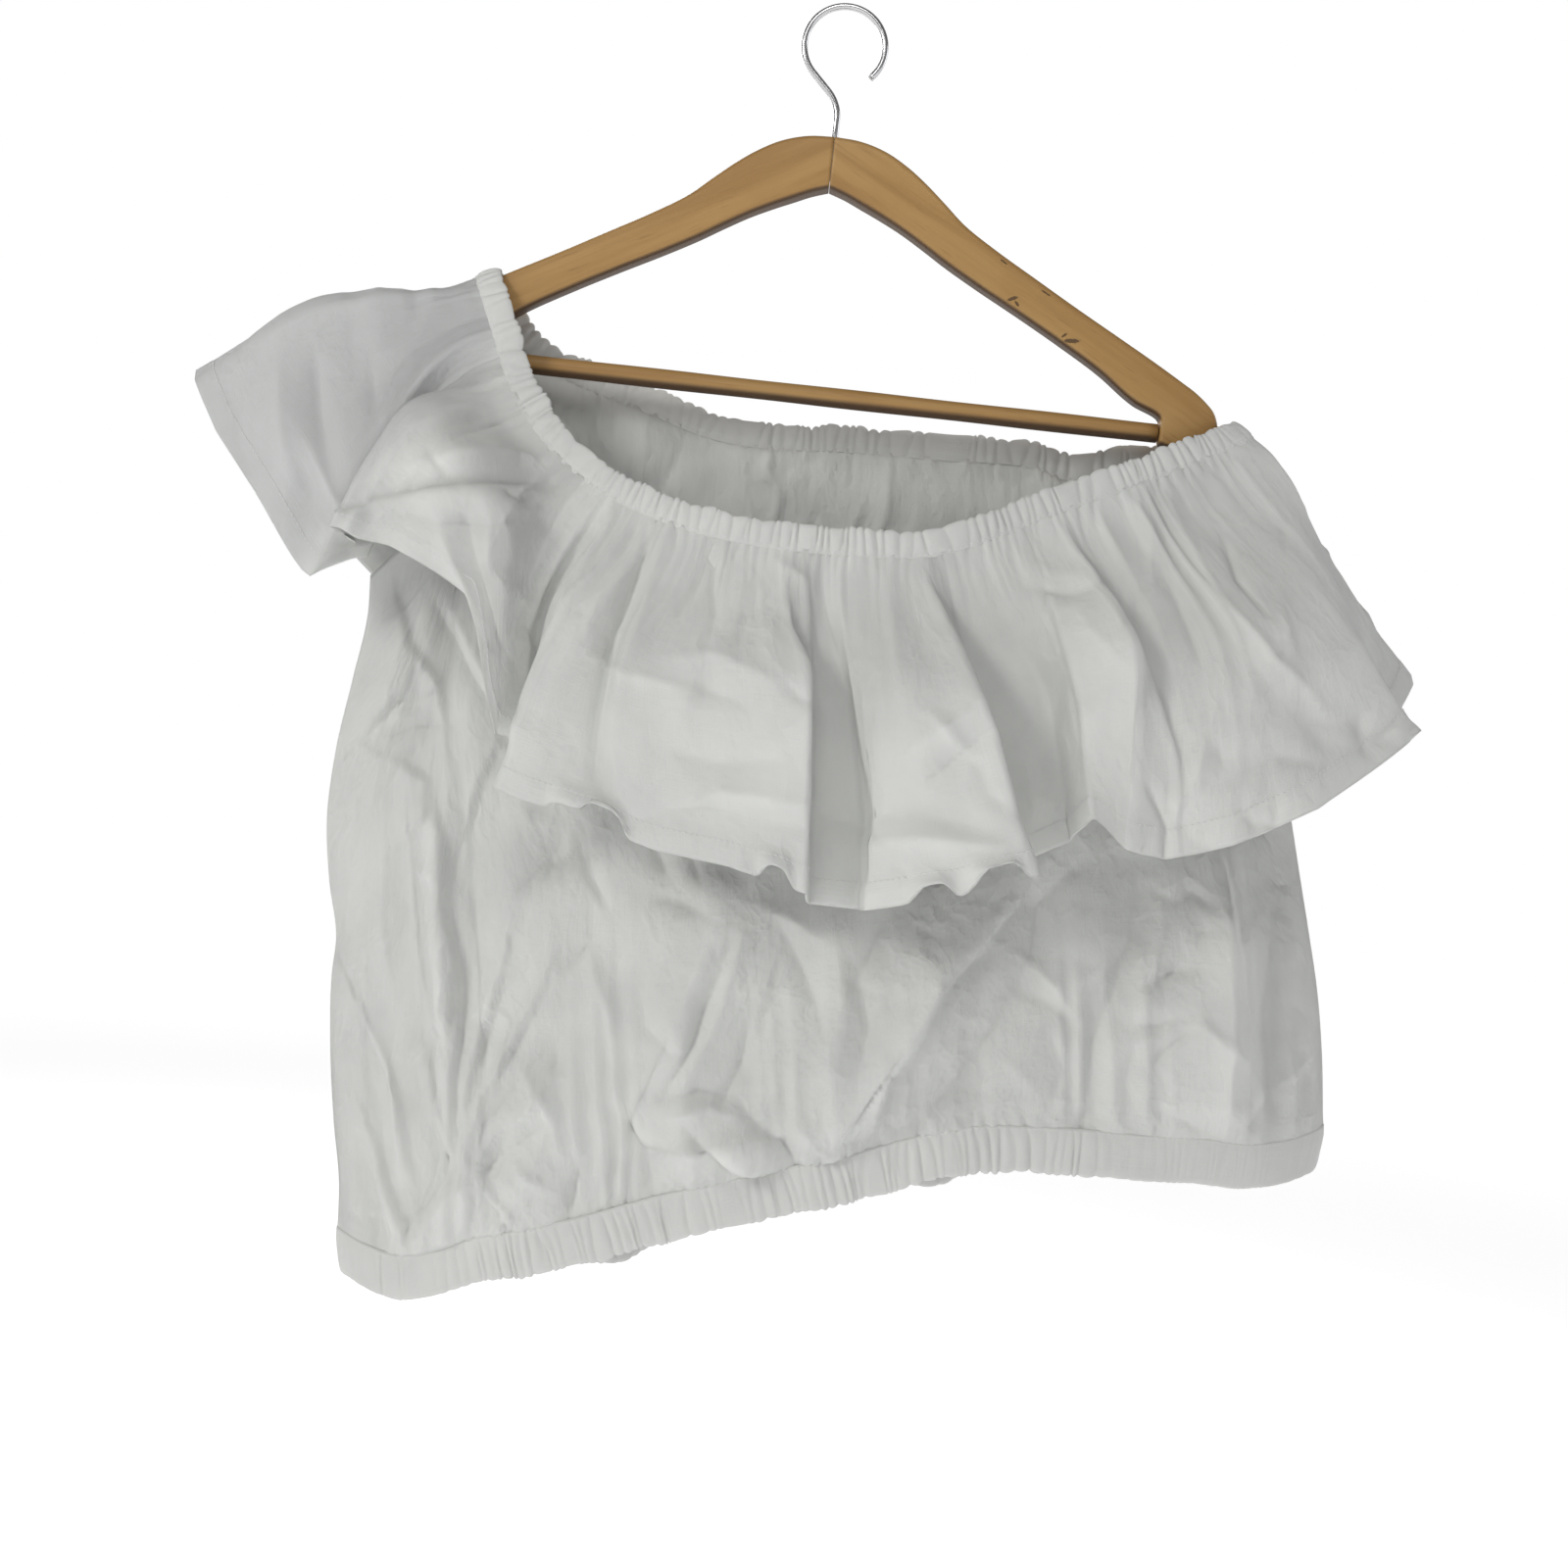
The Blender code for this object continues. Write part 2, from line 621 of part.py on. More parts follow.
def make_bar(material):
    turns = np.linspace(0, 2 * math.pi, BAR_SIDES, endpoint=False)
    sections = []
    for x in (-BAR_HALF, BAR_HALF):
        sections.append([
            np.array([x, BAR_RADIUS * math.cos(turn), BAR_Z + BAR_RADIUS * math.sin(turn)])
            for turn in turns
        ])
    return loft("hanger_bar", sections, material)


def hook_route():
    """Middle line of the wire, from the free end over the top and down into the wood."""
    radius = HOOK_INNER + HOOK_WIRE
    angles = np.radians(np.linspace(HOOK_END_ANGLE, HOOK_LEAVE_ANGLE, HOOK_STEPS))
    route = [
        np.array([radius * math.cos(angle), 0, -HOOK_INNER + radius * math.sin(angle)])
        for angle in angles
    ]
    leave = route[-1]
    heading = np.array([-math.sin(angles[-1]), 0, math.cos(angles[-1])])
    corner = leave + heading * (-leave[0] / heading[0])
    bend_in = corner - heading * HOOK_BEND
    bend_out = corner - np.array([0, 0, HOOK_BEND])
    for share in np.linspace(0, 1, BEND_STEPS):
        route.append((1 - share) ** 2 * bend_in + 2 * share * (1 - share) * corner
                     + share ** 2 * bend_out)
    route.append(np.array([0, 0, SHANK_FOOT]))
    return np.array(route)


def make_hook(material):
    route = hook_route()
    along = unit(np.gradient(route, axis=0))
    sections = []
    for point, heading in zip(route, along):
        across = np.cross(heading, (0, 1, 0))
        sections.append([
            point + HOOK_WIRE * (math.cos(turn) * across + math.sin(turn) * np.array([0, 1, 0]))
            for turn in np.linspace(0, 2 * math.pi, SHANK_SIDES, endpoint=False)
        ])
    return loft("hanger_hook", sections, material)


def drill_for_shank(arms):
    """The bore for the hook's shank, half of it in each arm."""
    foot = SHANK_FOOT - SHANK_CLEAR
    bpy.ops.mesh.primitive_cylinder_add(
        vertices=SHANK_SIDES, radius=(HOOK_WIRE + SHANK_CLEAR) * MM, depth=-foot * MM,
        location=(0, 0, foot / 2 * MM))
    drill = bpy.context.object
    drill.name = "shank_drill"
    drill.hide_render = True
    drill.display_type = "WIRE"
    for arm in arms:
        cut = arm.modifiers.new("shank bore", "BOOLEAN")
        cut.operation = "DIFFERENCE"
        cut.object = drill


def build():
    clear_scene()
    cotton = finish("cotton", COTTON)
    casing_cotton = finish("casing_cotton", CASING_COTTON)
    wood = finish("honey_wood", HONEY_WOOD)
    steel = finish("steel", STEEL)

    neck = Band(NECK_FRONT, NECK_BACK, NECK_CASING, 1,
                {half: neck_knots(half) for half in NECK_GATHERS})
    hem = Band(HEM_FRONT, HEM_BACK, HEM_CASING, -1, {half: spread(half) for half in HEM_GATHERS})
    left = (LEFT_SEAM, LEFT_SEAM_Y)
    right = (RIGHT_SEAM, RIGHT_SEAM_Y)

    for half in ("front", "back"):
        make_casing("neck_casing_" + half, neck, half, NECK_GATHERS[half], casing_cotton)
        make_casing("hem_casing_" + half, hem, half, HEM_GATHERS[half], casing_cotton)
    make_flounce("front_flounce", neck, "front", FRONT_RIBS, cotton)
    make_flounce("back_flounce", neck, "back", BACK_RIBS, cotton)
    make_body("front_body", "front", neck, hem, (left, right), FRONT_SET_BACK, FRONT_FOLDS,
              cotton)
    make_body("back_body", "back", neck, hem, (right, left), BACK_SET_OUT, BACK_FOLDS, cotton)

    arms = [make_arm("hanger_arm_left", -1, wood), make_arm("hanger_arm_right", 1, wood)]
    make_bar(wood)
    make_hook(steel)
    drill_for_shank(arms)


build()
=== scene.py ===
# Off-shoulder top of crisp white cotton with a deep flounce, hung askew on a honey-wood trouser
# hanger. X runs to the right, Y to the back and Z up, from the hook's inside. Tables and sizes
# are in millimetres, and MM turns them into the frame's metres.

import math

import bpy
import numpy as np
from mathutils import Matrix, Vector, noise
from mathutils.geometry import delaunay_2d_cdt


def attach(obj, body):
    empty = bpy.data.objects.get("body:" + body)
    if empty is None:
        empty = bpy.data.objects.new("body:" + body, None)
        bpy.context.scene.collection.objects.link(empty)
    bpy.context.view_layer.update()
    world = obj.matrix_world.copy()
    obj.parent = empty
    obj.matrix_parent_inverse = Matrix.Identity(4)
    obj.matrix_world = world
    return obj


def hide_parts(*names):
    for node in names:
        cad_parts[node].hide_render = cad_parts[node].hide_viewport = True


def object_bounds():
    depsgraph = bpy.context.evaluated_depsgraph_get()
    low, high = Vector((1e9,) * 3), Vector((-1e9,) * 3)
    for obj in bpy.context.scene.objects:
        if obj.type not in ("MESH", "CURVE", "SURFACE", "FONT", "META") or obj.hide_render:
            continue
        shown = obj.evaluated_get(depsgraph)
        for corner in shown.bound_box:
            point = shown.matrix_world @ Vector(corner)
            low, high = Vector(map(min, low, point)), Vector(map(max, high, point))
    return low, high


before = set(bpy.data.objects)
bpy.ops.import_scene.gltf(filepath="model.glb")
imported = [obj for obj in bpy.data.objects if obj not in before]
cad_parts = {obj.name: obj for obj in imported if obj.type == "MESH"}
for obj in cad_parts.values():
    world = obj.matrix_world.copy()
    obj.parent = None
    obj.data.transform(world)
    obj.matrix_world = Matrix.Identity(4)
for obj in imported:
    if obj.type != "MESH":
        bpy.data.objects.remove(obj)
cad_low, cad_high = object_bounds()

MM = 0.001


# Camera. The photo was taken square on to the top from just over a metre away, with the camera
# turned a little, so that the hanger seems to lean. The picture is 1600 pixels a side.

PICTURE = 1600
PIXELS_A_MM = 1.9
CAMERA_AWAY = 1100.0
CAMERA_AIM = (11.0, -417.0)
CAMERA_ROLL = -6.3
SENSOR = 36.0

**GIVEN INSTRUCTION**
Repeat every line of the data, exactly and in full.

**SOLUTION**
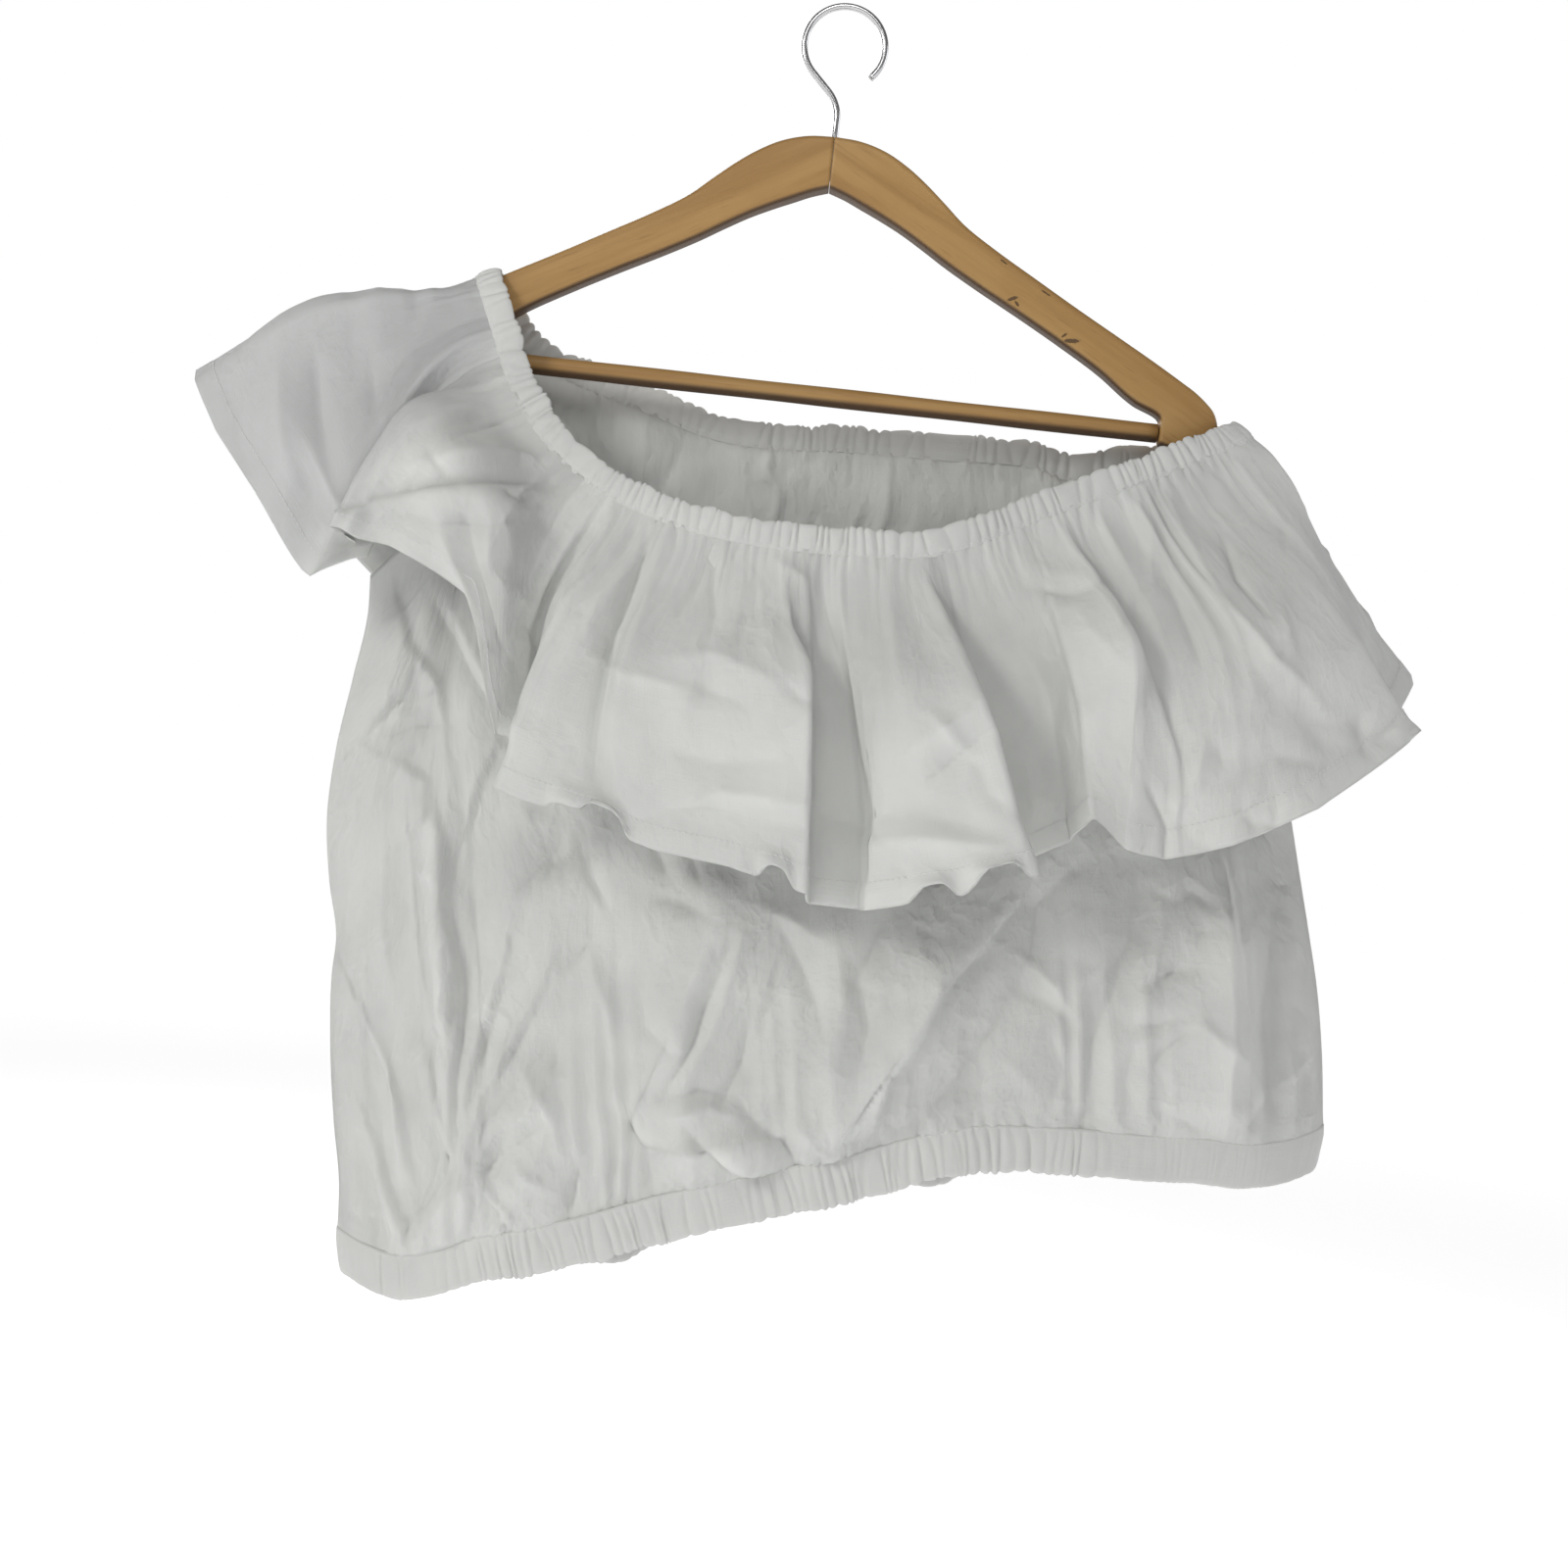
The Blender code for this object continues. Write part 2, from line 621 of part.py on. More parts follow.
def make_bar(material):
    turns = np.linspace(0, 2 * math.pi, BAR_SIDES, endpoint=False)
    sections = []
    for x in (-BAR_HALF, BAR_HALF):
        sections.append([
            np.array([x, BAR_RADIUS * math.cos(turn), BAR_Z + BAR_RADIUS * math.sin(turn)])
            for turn in turns
        ])
    return loft("hanger_bar", sections, material)


def hook_route():
    """Middle line of the wire, from the free end over the top and down into the wood."""
    radius = HOOK_INNER + HOOK_WIRE
    angles = np.radians(np.linspace(HOOK_END_ANGLE, HOOK_LEAVE_ANGLE, HOOK_STEPS))
    route = [
        np.array([radius * math.cos(angle), 0, -HOOK_INNER + radius * math.sin(angle)])
        for angle in angles
    ]
    leave = route[-1]
    heading = np.array([-math.sin(angles[-1]), 0, math.cos(angles[-1])])
    corner = leave + heading * (-leave[0] / heading[0])
    bend_in = corner - heading * HOOK_BEND
    bend_out = corner - np.array([0, 0, HOOK_BEND])
    for share in np.linspace(0, 1, BEND_STEPS):
        route.append((1 - share) ** 2 * bend_in + 2 * share * (1 - share) * corner
                     + share ** 2 * bend_out)
    route.append(np.array([0, 0, SHANK_FOOT]))
    return np.array(route)


def make_hook(material):
    route = hook_route()
    along = unit(np.gradient(route, axis=0))
    sections = []
    for point, heading in zip(route, along):
        across = np.cross(heading, (0, 1, 0))
        sections.append([
            point + HOOK_WIRE * (math.cos(turn) * across + math.sin(turn) * np.array([0, 1, 0]))
            for turn in np.linspace(0, 2 * math.pi, SHANK_SIDES, endpoint=False)
        ])
    return loft("hanger_hook", sections, material)


def drill_for_shank(arms):
    """The bore for the hook's shank, half of it in each arm."""
    foot = SHANK_FOOT - SHANK_CLEAR
    bpy.ops.mesh.primitive_cylinder_add(
        vertices=SHANK_SIDES, radius=(HOOK_WIRE + SHANK_CLEAR) * MM, depth=-foot * MM,
        location=(0, 0, foot / 2 * MM))
    drill = bpy.context.object
    drill.name = "shank_drill"
    drill.hide_render = True
    drill.display_type = "WIRE"
    for arm in arms:
        cut = arm.modifiers.new("shank bore", "BOOLEAN")
        cut.operation = "DIFFERENCE"
        cut.object = drill


def build():
    clear_scene()
    cotton = finish("cotton", COTTON)
    casing_cotton = finish("casing_cotton", CASING_COTTON)
    wood = finish("honey_wood", HONEY_WOOD)
    steel = finish("steel", STEEL)

    neck = Band(NECK_FRONT, NECK_BACK, NECK_CASING, 1,
                {half: neck_knots(half) for half in NECK_GATHERS})
    hem = Band(HEM_FRONT, HEM_BACK, HEM_CASING, -1, {half: spread(half) for half in HEM_GATHERS})
    left = (LEFT_SEAM, LEFT_SEAM_Y)
    right = (RIGHT_SEAM, RIGHT_SEAM_Y)

    for half in ("front", "back"):
        make_casing("neck_casing_" + half, neck, half, NECK_GATHERS[half], casing_cotton)
        make_casing("hem_casing_" + half, hem, half, HEM_GATHERS[half], casing_cotton)
    make_flounce("front_flounce", neck, "front", FRONT_RIBS, cotton)
    make_flounce("back_flounce", neck, "back", BACK_RIBS, cotton)
    make_body("front_body", "front", neck, hem, (left, right), FRONT_SET_BACK, FRONT_FOLDS,
              cotton)
    make_body("back_body", "back", neck, hem, (right, left), BACK_SET_OUT, BACK_FOLDS, cotton)

    arms = [make_arm("hanger_arm_left", -1, wood), make_arm("hanger_arm_right", 1, wood)]
    make_bar(wood)
    make_hook(steel)
    drill_for_shank(arms)


build()
=== scene.py ===
# Off-shoulder top of crisp white cotton with a deep flounce, hung askew on a honey-wood trouser
# hanger. X runs to the right, Y to the back and Z up, from the hook's inside. Tables and sizes
# are in millimetres, and MM turns them into the frame's metres.

import math

import bpy
import numpy as np
from mathutils import Matrix, Vector, noise
from mathutils.geometry import delaunay_2d_cdt


def attach(obj, body):
    empty = bpy.data.objects.get("body:" + body)
    if empty is None:
        empty = bpy.data.objects.new("body:" + body, None)
        bpy.context.scene.collection.objects.link(empty)
    bpy.context.view_layer.update()
    world = obj.matrix_world.copy()
    obj.parent = empty
    obj.matrix_parent_inverse = Matrix.Identity(4)
    obj.matrix_world = world
    return obj


def hide_parts(*names):
    for node in names:
        cad_parts[node].hide_render = cad_parts[node].hide_viewport = True


def object_bounds():
    depsgraph = bpy.context.evaluated_depsgraph_get()
    low, high = Vector((1e9,) * 3), Vector((-1e9,) * 3)
    for obj in bpy.context.scene.objects:
        if obj.type not in ("MESH", "CURVE", "SURFACE", "FONT", "META") or obj.hide_render:
            continue
        shown = obj.evaluated_get(depsgraph)
        for corner in shown.bound_box:
            point = shown.matrix_world @ Vector(corner)
            low, high = Vector(map(min, low, point)), Vector(map(max, high, point))
    return low, high


before = set(bpy.data.objects)
bpy.ops.import_scene.gltf(filepath="model.glb")
imported = [obj for obj in bpy.data.objects if obj not in before]
cad_parts = {obj.name: obj for obj in imported if obj.type == "MESH"}
for obj in cad_parts.values():
    world = obj.matrix_world.copy()
    obj.parent = None
    obj.data.transform(world)
    obj.matrix_world = Matrix.Identity(4)
for obj in imported:
    if obj.type != "MESH":
        bpy.data.objects.remove(obj)
cad_low, cad_high = object_bounds()

MM = 0.001


# Camera. The photo was taken square on to the top from just over a metre away, with the camera
# turned a little, so that the hanger seems to lean. The picture is 1600 pixels a side.

PICTURE = 1600
PIXELS_A_MM = 1.9
CAMERA_AWAY = 1100.0
CAMERA_AIM = (11.0, -417.0)
CAMERA_ROLL = -6.3
SENSOR = 36.0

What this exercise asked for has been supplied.